## begin DATASET CONTENT

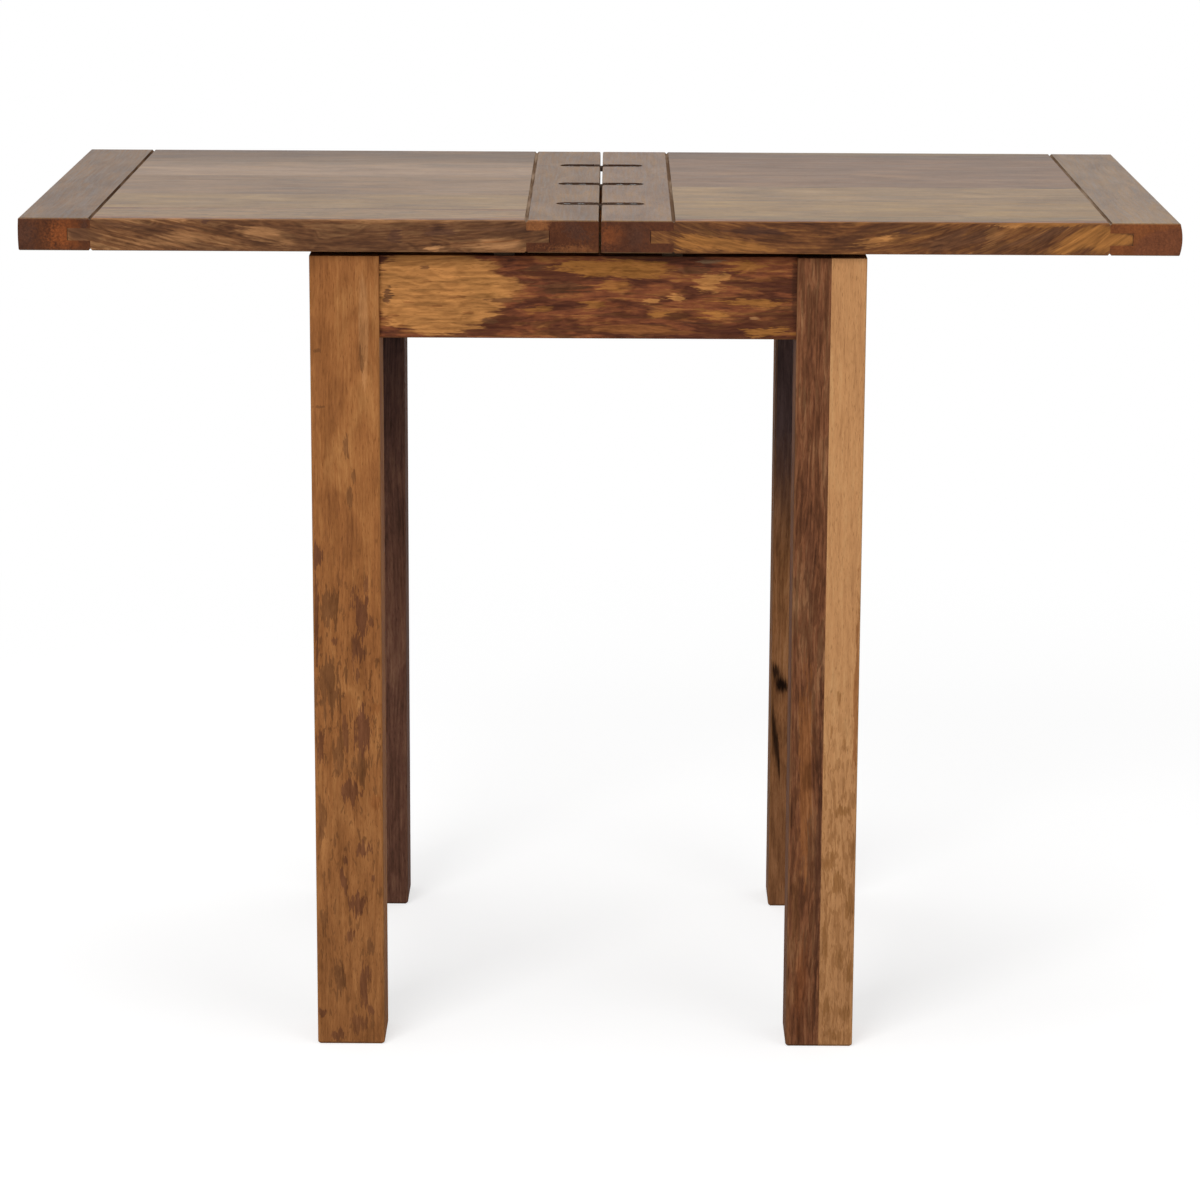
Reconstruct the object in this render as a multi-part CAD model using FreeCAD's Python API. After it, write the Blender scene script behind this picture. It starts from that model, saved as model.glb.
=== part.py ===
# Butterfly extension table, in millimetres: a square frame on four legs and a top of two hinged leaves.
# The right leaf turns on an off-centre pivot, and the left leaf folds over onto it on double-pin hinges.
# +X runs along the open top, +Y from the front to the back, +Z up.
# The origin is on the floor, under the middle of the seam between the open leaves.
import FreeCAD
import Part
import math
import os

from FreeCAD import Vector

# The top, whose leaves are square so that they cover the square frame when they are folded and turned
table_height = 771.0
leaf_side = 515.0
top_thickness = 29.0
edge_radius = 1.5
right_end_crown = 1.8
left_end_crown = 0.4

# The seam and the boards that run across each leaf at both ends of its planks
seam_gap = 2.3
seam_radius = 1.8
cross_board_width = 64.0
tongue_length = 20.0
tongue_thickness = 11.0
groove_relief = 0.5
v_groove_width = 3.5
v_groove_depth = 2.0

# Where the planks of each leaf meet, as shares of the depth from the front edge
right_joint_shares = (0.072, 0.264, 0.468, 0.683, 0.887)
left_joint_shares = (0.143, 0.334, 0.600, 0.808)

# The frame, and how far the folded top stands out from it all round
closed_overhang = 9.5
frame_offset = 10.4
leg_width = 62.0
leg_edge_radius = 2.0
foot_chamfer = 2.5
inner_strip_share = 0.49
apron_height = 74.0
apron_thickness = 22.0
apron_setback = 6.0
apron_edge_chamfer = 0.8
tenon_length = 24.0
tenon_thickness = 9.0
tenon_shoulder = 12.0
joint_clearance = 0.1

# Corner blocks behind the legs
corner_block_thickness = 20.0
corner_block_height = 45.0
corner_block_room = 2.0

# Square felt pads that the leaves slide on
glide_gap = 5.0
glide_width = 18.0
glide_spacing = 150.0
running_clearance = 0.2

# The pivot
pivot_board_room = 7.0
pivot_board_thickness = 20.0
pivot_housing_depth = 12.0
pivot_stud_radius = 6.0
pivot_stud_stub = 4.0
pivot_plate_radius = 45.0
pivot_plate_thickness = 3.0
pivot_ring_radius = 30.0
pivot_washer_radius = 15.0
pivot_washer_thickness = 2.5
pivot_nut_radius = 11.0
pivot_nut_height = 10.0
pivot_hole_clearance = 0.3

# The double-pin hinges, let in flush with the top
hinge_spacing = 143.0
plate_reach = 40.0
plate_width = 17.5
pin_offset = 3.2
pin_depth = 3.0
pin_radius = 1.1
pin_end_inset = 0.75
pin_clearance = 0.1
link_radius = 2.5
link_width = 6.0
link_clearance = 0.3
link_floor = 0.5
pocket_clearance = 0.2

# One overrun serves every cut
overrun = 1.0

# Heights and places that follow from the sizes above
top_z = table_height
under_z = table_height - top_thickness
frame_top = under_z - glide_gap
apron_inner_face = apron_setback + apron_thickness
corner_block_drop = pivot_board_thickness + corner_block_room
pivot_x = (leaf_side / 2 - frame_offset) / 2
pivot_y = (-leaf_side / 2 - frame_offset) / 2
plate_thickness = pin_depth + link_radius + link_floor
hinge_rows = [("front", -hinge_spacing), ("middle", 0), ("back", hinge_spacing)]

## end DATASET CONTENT

◆ SHORT TASK
Return the listing above in its exact form.

◆ COMPLETE RESPONSE
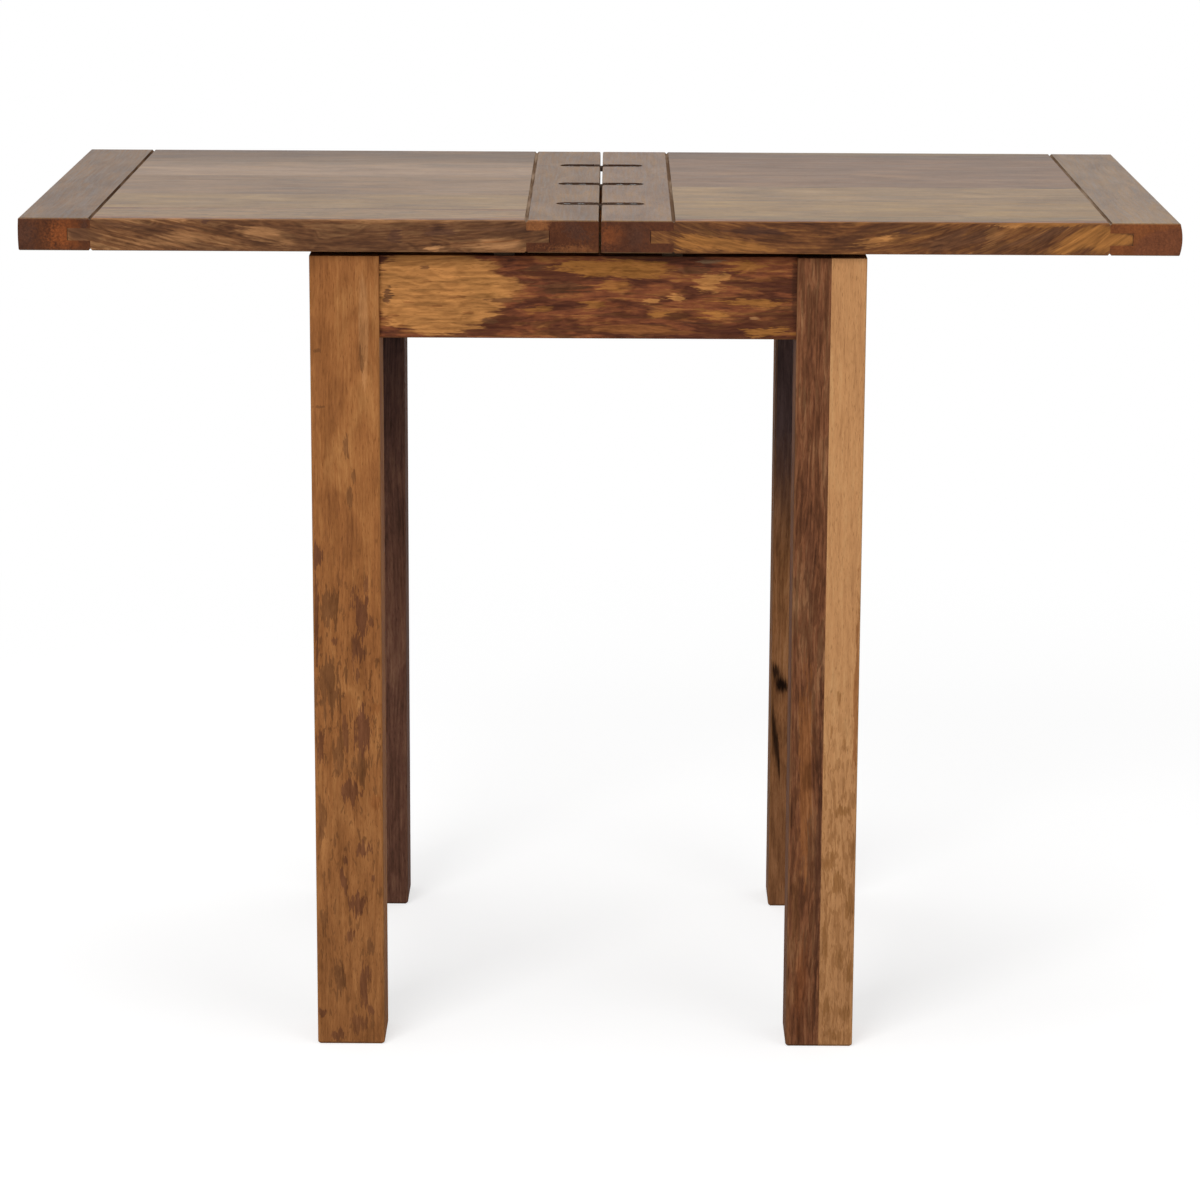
Reconstruct the object in this render as a multi-part CAD model using FreeCAD's Python API. After it, write the Blender scene script behind this picture. It starts from that model, saved as model.glb.
=== part.py ===
# Butterfly extension table, in millimetres: a square frame on four legs and a top of two hinged leaves.
# The right leaf turns on an off-centre pivot, and the left leaf folds over onto it on double-pin hinges.
# +X runs along the open top, +Y from the front to the back, +Z up.
# The origin is on the floor, under the middle of the seam between the open leaves.
import FreeCAD
import Part
import math
import os

from FreeCAD import Vector

# The top, whose leaves are square so that they cover the square frame when they are folded and turned
table_height = 771.0
leaf_side = 515.0
top_thickness = 29.0
edge_radius = 1.5
right_end_crown = 1.8
left_end_crown = 0.4

# The seam and the boards that run across each leaf at both ends of its planks
seam_gap = 2.3
seam_radius = 1.8
cross_board_width = 64.0
tongue_length = 20.0
tongue_thickness = 11.0
groove_relief = 0.5
v_groove_width = 3.5
v_groove_depth = 2.0

# Where the planks of each leaf meet, as shares of the depth from the front edge
right_joint_shares = (0.072, 0.264, 0.468, 0.683, 0.887)
left_joint_shares = (0.143, 0.334, 0.600, 0.808)

# The frame, and how far the folded top stands out from it all round
closed_overhang = 9.5
frame_offset = 10.4
leg_width = 62.0
leg_edge_radius = 2.0
foot_chamfer = 2.5
inner_strip_share = 0.49
apron_height = 74.0
apron_thickness = 22.0
apron_setback = 6.0
apron_edge_chamfer = 0.8
tenon_length = 24.0
tenon_thickness = 9.0
tenon_shoulder = 12.0
joint_clearance = 0.1

# Corner blocks behind the legs
corner_block_thickness = 20.0
corner_block_height = 45.0
corner_block_room = 2.0

# Square felt pads that the leaves slide on
glide_gap = 5.0
glide_width = 18.0
glide_spacing = 150.0
running_clearance = 0.2

# The pivot
pivot_board_room = 7.0
pivot_board_thickness = 20.0
pivot_housing_depth = 12.0
pivot_stud_radius = 6.0
pivot_stud_stub = 4.0
pivot_plate_radius = 45.0
pivot_plate_thickness = 3.0
pivot_ring_radius = 30.0
pivot_washer_radius = 15.0
pivot_washer_thickness = 2.5
pivot_nut_radius = 11.0
pivot_nut_height = 10.0
pivot_hole_clearance = 0.3

# The double-pin hinges, let in flush with the top
hinge_spacing = 143.0
plate_reach = 40.0
plate_width = 17.5
pin_offset = 3.2
pin_depth = 3.0
pin_radius = 1.1
pin_end_inset = 0.75
pin_clearance = 0.1
link_radius = 2.5
link_width = 6.0
link_clearance = 0.3
link_floor = 0.5
pocket_clearance = 0.2

# One overrun serves every cut
overrun = 1.0

# Heights and places that follow from the sizes above
top_z = table_height
under_z = table_height - top_thickness
frame_top = under_z - glide_gap
apron_inner_face = apron_setback + apron_thickness
corner_block_drop = pivot_board_thickness + corner_block_room
pivot_x = (leaf_side / 2 - frame_offset) / 2
pivot_y = (-leaf_side / 2 - frame_offset) / 2
plate_thickness = pin_depth + link_radius + link_floor
hinge_rows = [("front", -hinge_spacing), ("middle", 0), ("back", hinge_spacing)]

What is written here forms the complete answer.